All kinds of plastic waste wash up on Dutch beaches, such as a glove on the Wadden Sea sandbank of Griend. Photo: Wouter Jan Strietman
And a constructive dialogue is badly needed, precisely to resolve the plastic problem. “Of course you can send out a report with research results, but you can’t be sure everyone will read it,” says Strietman. “Or else different parties draw different conclusions. To prevent that from happening, we also carry out our analyses with local stakeholders: policymakers, businesspeople, local residents and nature conservationists. They help with the analysis and discuss the findings with one another. That can be the start of a conversation about solutions, because everyone uses the same information as their point of departure.”

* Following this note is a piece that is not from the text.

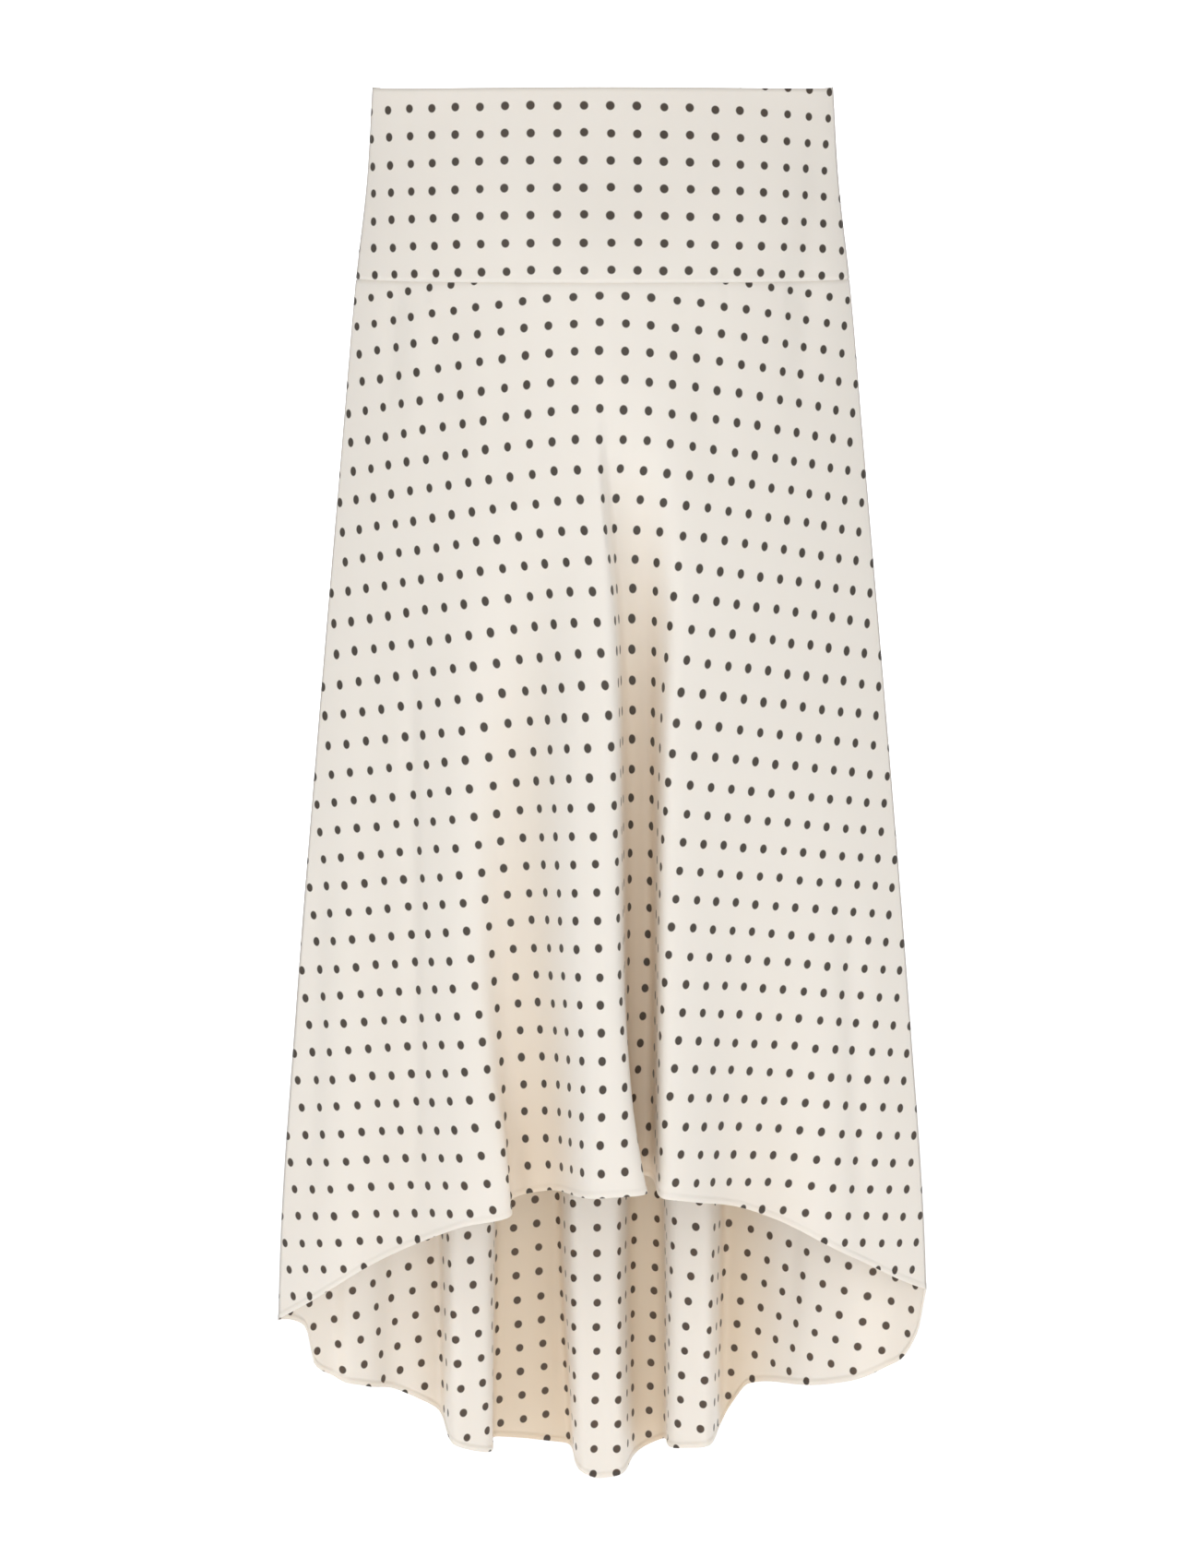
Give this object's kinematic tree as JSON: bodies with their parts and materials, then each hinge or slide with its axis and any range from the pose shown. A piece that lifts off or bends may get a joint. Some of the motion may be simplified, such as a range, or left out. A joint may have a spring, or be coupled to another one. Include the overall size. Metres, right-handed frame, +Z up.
{
  "type": "asymmetric skirt",
  "caption": "Long flared skirt on a plain hip yoke, with a high-low hem, hanging in deep folds as when worn.",
  "frame": {"origin": "middle of the waist opening, level with its upper edge at the side seams", "axes": "+Z up through the waist, -Y to the wearer's front, +X to the right of someone facing the front"},
  "size_m": [0.4785, 0.2383, 1.0421],
  "materials": {
    "dotted_cloth": "soft ivory satin weave with small dark dots"
  },
  "bodies": {
    "root": {"yoke_front": "dotted_cloth", "yoke_back": "dotted_cloth", "skirt_front": "dotted_cloth", "skirt_back": "dotted_cloth"}
  },
  "joints": []
}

With the dialogue as the starting point, the stakeholders can jointly decide on targeted measures to reduce the amount of plastic waste in the area. The chosen approach can be very different to what public authorities envisaged beforehand. Strietman: “In 2019, we visited a bay on the west coast of Greenland. That bay is a UNESCO World Heritage Site, but the banks were covered in plastic. The local authority cleared it all and started analysing the litter with our help. It turned out that nearly all the waste came from that region: people living in the town, campers, hunters and fishers. That was unexpected. Everyone assumed the waste came from far away but that was not the case. So the solution needs to focus on that particular region.”

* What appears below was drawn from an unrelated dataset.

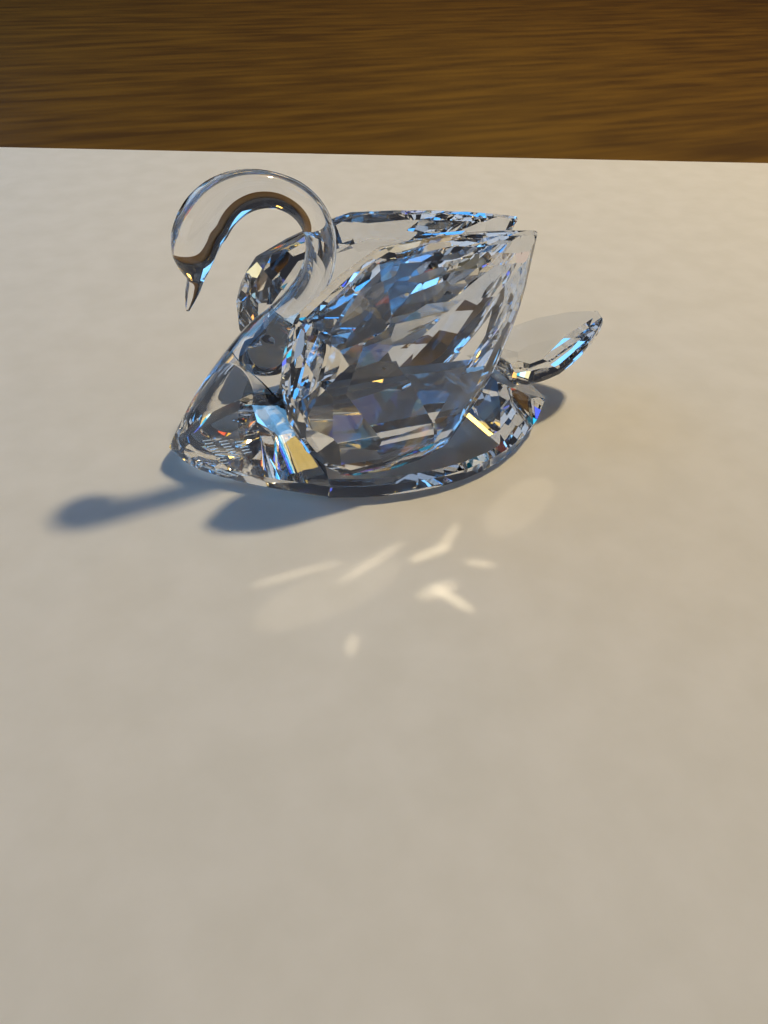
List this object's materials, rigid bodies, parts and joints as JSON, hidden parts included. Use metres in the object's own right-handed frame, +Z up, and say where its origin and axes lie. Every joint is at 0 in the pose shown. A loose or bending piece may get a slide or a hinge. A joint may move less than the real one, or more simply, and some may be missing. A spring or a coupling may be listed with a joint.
{
  "type": "crystal swan figurine",
  "caption": "Swan figurine of clear cut crystal: smooth curved neck and breast, faceted almond-shaped body, two upright faceted wings and an upturned leaf-shaped tail.",
  "frame": {"origin": "under the middle of the whole swan, on the table", "axes": "+Z up, the head toward -X, the swan's left side toward -Y"},
  "size_m": [0.09, 0.0488, 0.0501],
  "materials": {
    "smooth_crystal": "fire-polished clear crystal",
    "cut_crystal": "cut and polished clear crystal"
  },
  "bodies": {
    "root": {"neck": "smooth_crystal", "body": "cut_crystal", "wing_left": "cut_crystal", "wing_right": "cut_crystal", "tail": "cut_crystal"}
  },
  "joints": []
}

This spring, Strietman and his colleagues are using Litter ID to analyse waste that has washed up on the banks of the River Rotte. Rotterdam municipality wants to make the river that gave the city its name completely free of plastic. In the autumn, the team will be setting off for the southern tip of Greenland to investigate the origins and causes of the waste that washes up there, in a joint effort with WWF and local stakeholders. More locations are scheduled for 2023. Strietman: “We hope that this will let our WUR research team help tackle the global challenge of plastic soup and come up with solutions where we can.”